Excerpt from a dataset
>>>>

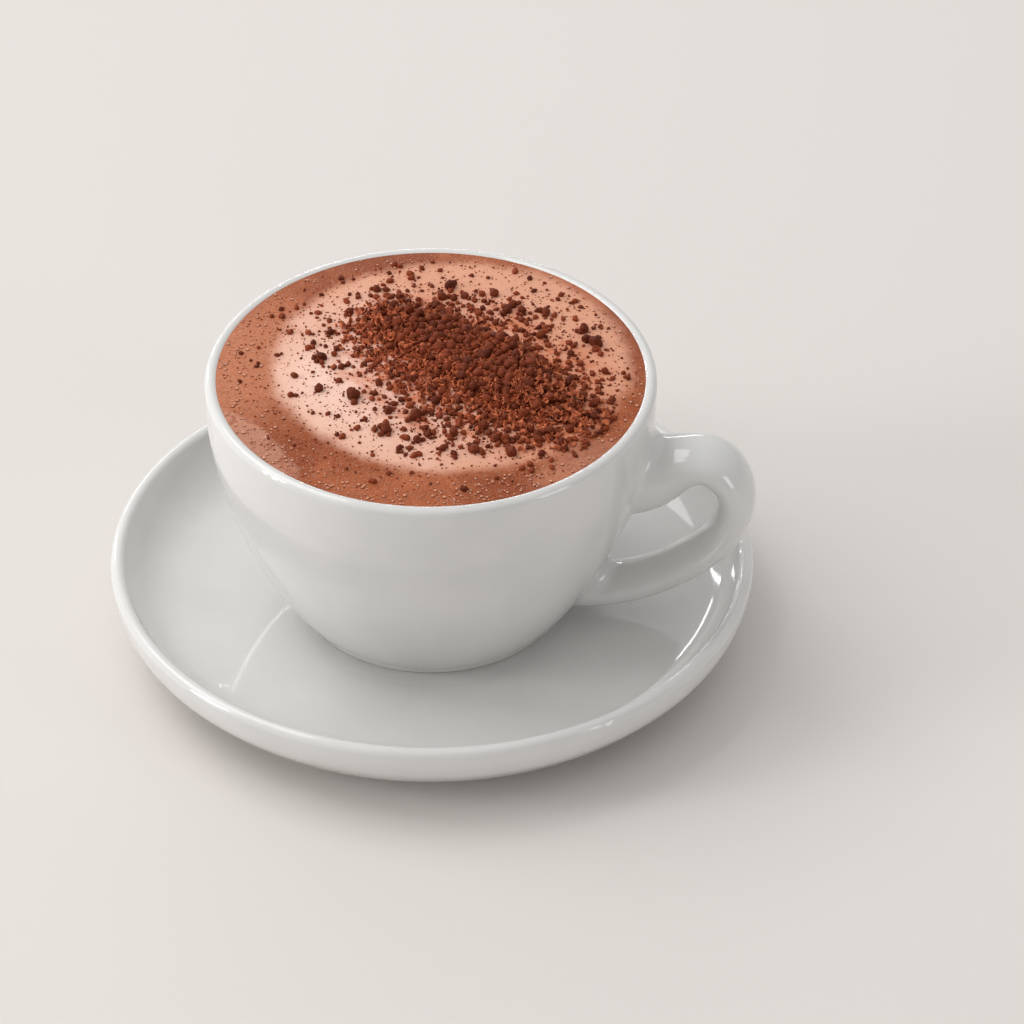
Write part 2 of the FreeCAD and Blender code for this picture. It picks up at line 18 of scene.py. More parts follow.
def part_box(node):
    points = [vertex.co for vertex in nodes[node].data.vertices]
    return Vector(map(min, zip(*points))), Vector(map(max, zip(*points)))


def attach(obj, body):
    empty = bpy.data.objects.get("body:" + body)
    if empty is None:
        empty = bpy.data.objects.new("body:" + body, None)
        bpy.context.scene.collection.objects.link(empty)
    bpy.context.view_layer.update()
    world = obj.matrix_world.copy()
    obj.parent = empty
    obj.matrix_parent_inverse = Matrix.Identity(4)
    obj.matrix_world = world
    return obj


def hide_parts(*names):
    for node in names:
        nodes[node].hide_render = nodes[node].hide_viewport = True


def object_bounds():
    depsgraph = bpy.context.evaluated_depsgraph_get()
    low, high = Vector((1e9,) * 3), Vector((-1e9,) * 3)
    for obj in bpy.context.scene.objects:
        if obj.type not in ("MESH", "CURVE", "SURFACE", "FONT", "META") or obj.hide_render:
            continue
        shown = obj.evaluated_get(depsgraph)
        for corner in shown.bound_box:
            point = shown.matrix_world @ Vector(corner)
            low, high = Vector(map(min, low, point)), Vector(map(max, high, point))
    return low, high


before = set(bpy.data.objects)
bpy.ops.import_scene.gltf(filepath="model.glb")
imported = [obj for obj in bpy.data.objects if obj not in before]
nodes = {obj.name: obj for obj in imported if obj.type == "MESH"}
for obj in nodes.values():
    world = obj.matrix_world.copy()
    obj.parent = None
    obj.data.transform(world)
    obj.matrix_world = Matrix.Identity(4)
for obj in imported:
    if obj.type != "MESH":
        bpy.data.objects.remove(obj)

<<<<
>>>>

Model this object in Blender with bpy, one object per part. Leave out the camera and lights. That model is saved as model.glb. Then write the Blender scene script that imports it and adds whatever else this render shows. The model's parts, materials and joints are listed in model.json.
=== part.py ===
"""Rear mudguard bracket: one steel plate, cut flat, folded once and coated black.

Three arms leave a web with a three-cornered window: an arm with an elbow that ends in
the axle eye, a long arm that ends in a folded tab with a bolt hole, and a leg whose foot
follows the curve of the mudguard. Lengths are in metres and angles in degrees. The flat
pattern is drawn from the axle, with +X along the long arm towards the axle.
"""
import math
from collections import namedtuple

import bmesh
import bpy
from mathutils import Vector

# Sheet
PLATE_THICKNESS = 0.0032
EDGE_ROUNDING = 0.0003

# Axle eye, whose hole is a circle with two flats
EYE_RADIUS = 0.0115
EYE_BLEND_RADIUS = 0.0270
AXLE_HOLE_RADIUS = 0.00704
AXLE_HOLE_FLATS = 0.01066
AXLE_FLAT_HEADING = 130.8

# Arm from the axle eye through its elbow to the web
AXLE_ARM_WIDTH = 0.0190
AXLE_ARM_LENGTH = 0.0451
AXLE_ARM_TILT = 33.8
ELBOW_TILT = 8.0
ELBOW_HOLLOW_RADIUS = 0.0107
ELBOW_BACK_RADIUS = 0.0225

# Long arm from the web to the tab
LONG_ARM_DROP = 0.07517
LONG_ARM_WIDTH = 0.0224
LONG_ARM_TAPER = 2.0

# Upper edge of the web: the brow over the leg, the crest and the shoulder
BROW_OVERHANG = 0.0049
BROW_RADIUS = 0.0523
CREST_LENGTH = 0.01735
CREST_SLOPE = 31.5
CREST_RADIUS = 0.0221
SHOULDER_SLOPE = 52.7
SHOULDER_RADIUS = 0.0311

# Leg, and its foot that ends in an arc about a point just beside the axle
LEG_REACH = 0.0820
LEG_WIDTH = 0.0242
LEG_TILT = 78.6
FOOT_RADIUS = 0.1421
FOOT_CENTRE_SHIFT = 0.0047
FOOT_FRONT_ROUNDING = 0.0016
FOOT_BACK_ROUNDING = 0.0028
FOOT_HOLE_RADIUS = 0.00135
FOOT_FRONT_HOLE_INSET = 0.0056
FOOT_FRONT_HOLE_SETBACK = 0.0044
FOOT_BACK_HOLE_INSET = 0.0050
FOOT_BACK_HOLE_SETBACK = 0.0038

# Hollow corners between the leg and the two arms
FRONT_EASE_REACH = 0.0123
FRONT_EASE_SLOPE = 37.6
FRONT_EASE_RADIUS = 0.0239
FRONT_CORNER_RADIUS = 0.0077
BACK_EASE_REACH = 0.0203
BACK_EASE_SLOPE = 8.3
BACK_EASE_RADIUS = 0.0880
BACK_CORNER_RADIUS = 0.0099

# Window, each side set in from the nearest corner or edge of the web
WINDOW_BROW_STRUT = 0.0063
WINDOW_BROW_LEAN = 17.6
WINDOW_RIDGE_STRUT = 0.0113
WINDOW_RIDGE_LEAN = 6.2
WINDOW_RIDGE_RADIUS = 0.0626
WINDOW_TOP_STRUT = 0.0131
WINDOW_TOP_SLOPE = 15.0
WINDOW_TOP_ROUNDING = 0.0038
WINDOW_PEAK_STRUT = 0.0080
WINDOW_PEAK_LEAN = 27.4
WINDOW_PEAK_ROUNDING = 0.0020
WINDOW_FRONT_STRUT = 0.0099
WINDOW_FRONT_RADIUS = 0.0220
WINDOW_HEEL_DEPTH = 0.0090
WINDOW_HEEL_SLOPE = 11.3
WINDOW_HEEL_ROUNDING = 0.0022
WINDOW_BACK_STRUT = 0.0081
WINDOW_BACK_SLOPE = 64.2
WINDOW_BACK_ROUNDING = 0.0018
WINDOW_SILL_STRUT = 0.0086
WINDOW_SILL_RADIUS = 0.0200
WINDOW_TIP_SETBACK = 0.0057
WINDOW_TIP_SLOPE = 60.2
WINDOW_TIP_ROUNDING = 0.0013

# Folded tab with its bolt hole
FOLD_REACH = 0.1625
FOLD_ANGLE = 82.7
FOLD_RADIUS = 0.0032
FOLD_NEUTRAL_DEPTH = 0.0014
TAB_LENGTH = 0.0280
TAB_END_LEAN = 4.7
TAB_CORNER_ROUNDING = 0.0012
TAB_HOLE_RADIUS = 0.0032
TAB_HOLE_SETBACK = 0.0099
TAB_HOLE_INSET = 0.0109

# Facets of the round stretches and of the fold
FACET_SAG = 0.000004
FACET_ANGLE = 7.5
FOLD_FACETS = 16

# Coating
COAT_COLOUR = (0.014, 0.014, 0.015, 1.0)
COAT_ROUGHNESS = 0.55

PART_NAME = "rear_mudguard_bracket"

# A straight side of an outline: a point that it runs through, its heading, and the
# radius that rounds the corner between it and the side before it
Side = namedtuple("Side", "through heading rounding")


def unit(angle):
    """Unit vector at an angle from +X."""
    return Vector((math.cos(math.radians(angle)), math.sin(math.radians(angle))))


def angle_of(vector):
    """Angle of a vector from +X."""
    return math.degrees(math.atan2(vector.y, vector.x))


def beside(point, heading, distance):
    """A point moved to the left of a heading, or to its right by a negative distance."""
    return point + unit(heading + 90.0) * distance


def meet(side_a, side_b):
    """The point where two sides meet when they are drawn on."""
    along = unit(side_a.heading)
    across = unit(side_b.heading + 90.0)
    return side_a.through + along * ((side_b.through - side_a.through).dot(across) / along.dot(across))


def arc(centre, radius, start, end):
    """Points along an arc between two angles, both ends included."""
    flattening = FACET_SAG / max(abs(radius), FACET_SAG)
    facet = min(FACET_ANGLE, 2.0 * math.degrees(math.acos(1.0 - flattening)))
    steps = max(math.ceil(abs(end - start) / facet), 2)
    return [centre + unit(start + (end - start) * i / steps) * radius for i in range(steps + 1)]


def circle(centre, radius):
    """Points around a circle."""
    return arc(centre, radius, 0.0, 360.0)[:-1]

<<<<

Extract and output the part that opens with the line containing "Write part 2" and closes with the line containing "obj.parent = empty", unchanged, ends included.

• [Exercise answer]:
Write part 2 of the FreeCAD and Blender code for this picture. It picks up at line 18 of scene.py. More parts follow.
def part_box(node):
    points = [vertex.co for vertex in nodes[node].data.vertices]
    return Vector(map(min, zip(*points))), Vector(map(max, zip(*points)))


def attach(obj, body):
    empty = bpy.data.objects.get("body:" + body)
    if empty is None:
        empty = bpy.data.objects.new("body:" + body, None)
        bpy.context.scene.collection.objects.link(empty)
    bpy.context.view_layer.update()
    world = obj.matrix_world.copy()
    obj.parent = empty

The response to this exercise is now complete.